Hickory Farms may not be haute cuisine, but they are one of the granddaddies of mailorder food and do a good job of customer fulfilment.
Recently I've sent a number of gifts from Zingerman's deli in Ann Arbor (www.zingermans.com). I enrolled several people in either their bread club or their cheese club (they have several other clubs as well--brownies, for example). They also have a number of special baskets for a variety of special occasions. I've sent baskets to newlyweds, college students, new parents, etc. I have had total success so far--everything delivered exactly when I've requested, and rave reviews on the food.
My favorite to give (or receive) has got to be Shari's Berries, a Sacramento company which has gone national. Shari coats the biggest, most yummy strawberries you've ever seen with white and dark chocolate, in pretty designs. Boxes them in an attractive manner, then will overnight ship them anywhere in the USA..........I have to admit, I once sent them to myself!
Wow, some cool places that I'll have to check out next time. I used to use Balduccis.com, but the last few times I checked, their site was gone. In their absence, I like to send bagels and lox from zabar's (www.zabars.com) or some chocolates or other goodies from deananddeluca.com.
Depending on how houndy the person is, I sometimes send the mozzarella making kit from www.cheesemaking.com.
I've had some of these sites bookmarked (including the cookie ones and Edible Arrangements). Here's a couple more although I've never used them.

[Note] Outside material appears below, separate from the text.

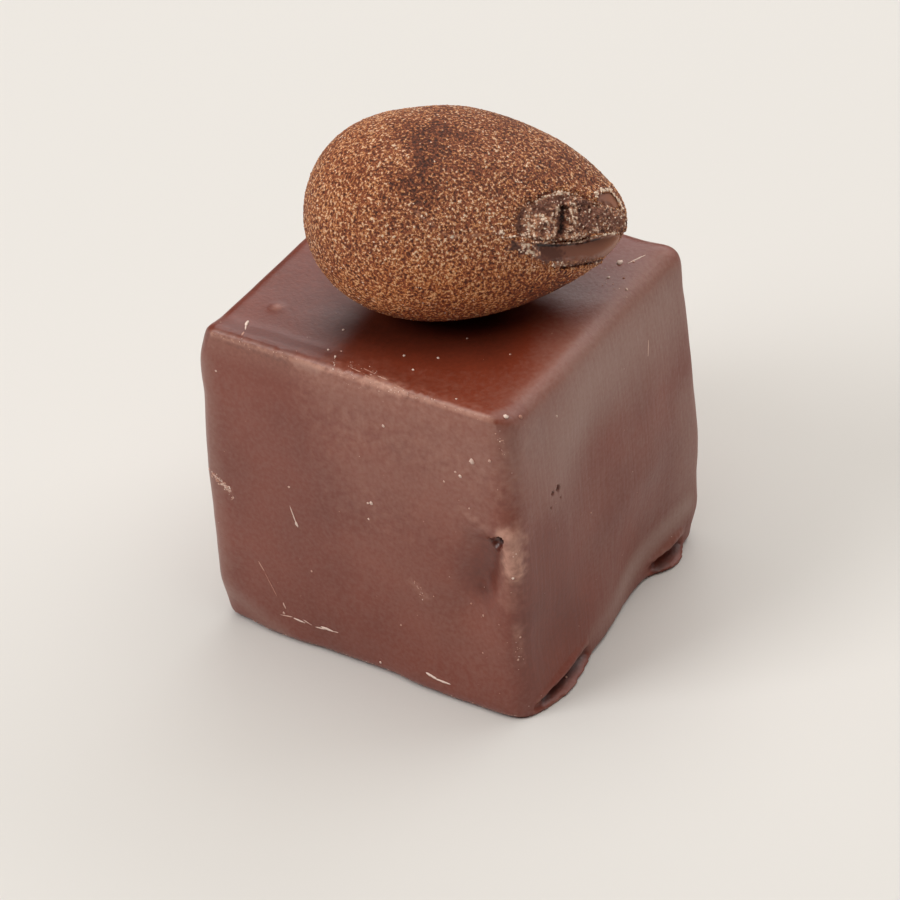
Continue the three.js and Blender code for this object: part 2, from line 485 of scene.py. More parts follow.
def cocoa_dusted_chocolate(almond):
    """Dark-brown chocolate coat under cocoa and gold dust: matt and grainy, with dark gaps
    between curled ridges of dust and painted glints on the largest grains. The dust is darker low
    by the tip and underneath, as painted shade, and golden and lighter round the lower side, as
    painted bounce light. The fresh break at the tip is bare: rough and crumbly inside, satin on
    its facets and pale along its edges, partly as painted highlight, with painted shade under its
    ridge and in its slots and crack."""
    material, tree = new_tree("Cocoa-dusted chocolate")
    coords = add(tree, "TexCoord").outputs["Object"]
    dust, warm_and_bounce_lit, bare, tone, smooth = painted_marks(tree, "dust", "warm_and_bounce_lit", "bare", "tone", "smooth")
    # ridges of dust curl round gaps 0.32 mm apart, coarser than real dust, which would flicker
    curls = add(tree, "TexNoise", {"Vector": coords, "Scale": 1 / (0.32 * MM), "Detail": 2.5})
    middle = add(tree, "Math", {0: curls, 1: 0.5}, operation="SUBTRACT")
    apart = add(tree, "Math", {0: middle}, operation="ABSOLUTE")
    ridges = add(
        tree,
        "MapRange",
        {"Value": apart, "From Min": 0.0, "From Max": 0.08, "To Min": 1.0, "To Max": 0.0},
    )
    # grains 0.2 mm across, and drifts 3 mm across
    fine = add(
        tree,
        "TexNoise",
        {"Vector": coords, "Scale": 1 / (0.2 * MM), "Detail": 2.0, "Roughness": 0.6},
    )
    drift = add(tree, "TexNoise", {"Vector": coords, "Scale": 1 / (3 * MM), "Detail": 3.0})
    grains = add(tree, "MapRange", {"Value": fine, "From Min": 0.33, "From Max": 0.67})
    drifted = add(tree, "MapRange", {"Value": drift, "From Min": 0.3, "From Max": 0.7})
    # the dust mark also carries painted shade low by the tip and underneath, and painted bounce light round
    # the lower side
    dusty = add(tree, "Math", {0: drifted, 1: 0.4, 2: dust}, operation="MULTIPLY_ADD")
    curled = add(tree, "Math", {0: ridges, 1: grains}, operation="MULTIPLY")
    layer = add(tree, "Math", {0: grains, 1: 0.35, 2: 0.06}, operation="MULTIPLY_ADD")
    ridged = add(tree, "Math", {0: curled, 1: 0.45, 2: layer}, operation="MULTIPLY_ADD")
    # painted glints: only the largest grains are made paler, as though they catch the light
    painted_glints = add(tree, "MapRange", {"Value": fine, "From Min": 0.56, "From Max": 0.7})
    heaped = add(tree, "Math", {0: painted_glints, 1: 0.5, 2: ridged}, operation="MULTIPLY_ADD")
    level = add(tree, "Math", {0: heaped, 1: dusty}, operation="MULTIPLY")
    dusted = add(
        tree,
        "ValToRGB",
        {"Fac": level},
        stops=((0.04, almond.coat), (0.95, almond.pale), (0.3, almond.cocoa), (0.62, almond.gold)),
    )
    # golden tint, which round the lower side is painted bounce light
    warmed = add(
        tree,
        "Mix",
        {0: warm_and_bounce_lit, 6: dusted, 7: linear(GOLDEN_AND_BOUNCE_TINT)},
        data_type="RGBA",
        blend_type="MULTIPLY",
    )
    # the break's own tone runs from dark gaps to scraped edges; its dark end also gives painted shade and
    # its pale end painted highlights
    calm = add(tree, "Math", {0: 1.0, 1: smooth}, operation="SUBTRACT")
    grit = add(tree, "Math", {0: grains, 1: calm}, operation="MULTIPLY")
    gritty = add(tree, "Math", {0: grit, 1: 0.26, 2: tone}, operation="MULTIPLY_ADD")
    broken = add(
        tree,
        "ValToRGB",
        {"Fac": gritty},
        stops=(
            (0.08, linear(BREAK_GAP_SHADE)),
            (1.0, almond.pale),
            (0.35, linear(BREAK_SHADE)),
            (0.6, almond.broken),
            (0.8, linear(BREAK_LIGHT)),
        ),
    )
    shown = add(tree, "Mix", {0: bare, 6: warmed.outputs[2], 7: broken}, data_type="RGBA")
    roughness = add(tree, "Math", {0: smooth, 1: -0.33, 2: 0.7}, operation="MULTIPLY_ADD")
    height = add(tree, "Math", {0: curled, 1: 0.8, 2: grains}, operation="MULTIPLY_ADD")
    relief = add(tree, "Math", {0: height, 1: calm}, operation="MULTIPLY")
    bump = add(tree, "Bump", {"Strength": 1.0, "Distance": 0.09 * MM, "Height": relief})
    shader = add(
        tree,
        "BsdfPrincipled",
        {"Base Color": shown.outputs[2], "Roughness": roughness, "IOR": 1.46, "Normal": bump},
    )
    add(tree, "OutputMaterial", {"Surface": shader})
    return material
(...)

One is candy "arrangements":
Another cookie one:
And this one is another along the lines of Edible Arrangements:
Formaggio Kitchen in Cambridge, MA will put together lovely cheese and food baskets. I sent one to friends in Michigan last year and it was a big hit. I had the cheese guy throw in an assortment of cheeses and crackers, gave them a card and they mailed it right out. I don't know what the final product looked like, but I do know that the cheeses arrived there immediately and safely.
Gotta give a plug for Formaggio Kitchen. They have remarkable cheeses; in fact, quite possibly the best cheese shop this side of the Big Lake (Atlantic).
And in Boston, you can't say this too often, but that includes NYC.
Their speciality is artisan made, unpasteurized cheeses.
Ihsan Gurdal (only met him once) the owner is a nice guy who really cares about his cheeses.
Below I have attached a link to an article about Formaggio that ran in the March Wine Spectator.
Didn't even know they did gift baskets. You could blow someone's mind with a basket from from Formaggio!
We (here, where I work) usually send a gift via Manhattan Fruitier. I'm personally not a fan of fruit baskets, but everyone who has received one from them has raved about it. They put together all sorts of composite edible gifts, like cheeses and seasonal-theme mixes. I believe that they ship to most of North America.
I remember when fruit baskets were just dreadful -- underripe bananas and mealy Delicious apples, with some bad candy thrown in (if you were lucky), all wrapped up in hideous cellophane. I know they've come a long way, but an old friend's witticism still rings in my head: Nothing says "F*** You" like a fruit basket.
re: Nancy Berry
I found what I thought was a delightful alternative to sending flowers.... a website that assembles what appear to be wonderful cheese tasting platters and overnights them carefully from France. The place is called fromages.com.
However, much to my horror, when I received the "thank you" call from the person I had sent the arrangement to, I was warned that what had arrived was an inedible MESS... and, to make matters worse, fromages.com will not offer a credit, replacement or even an apology.
Just a word of warning!
I have ordered from Fromages.com for myself and as gifts (including to a remote country location) on a number of occasions and each time the items have arrived at the time requested and in impeccable condition.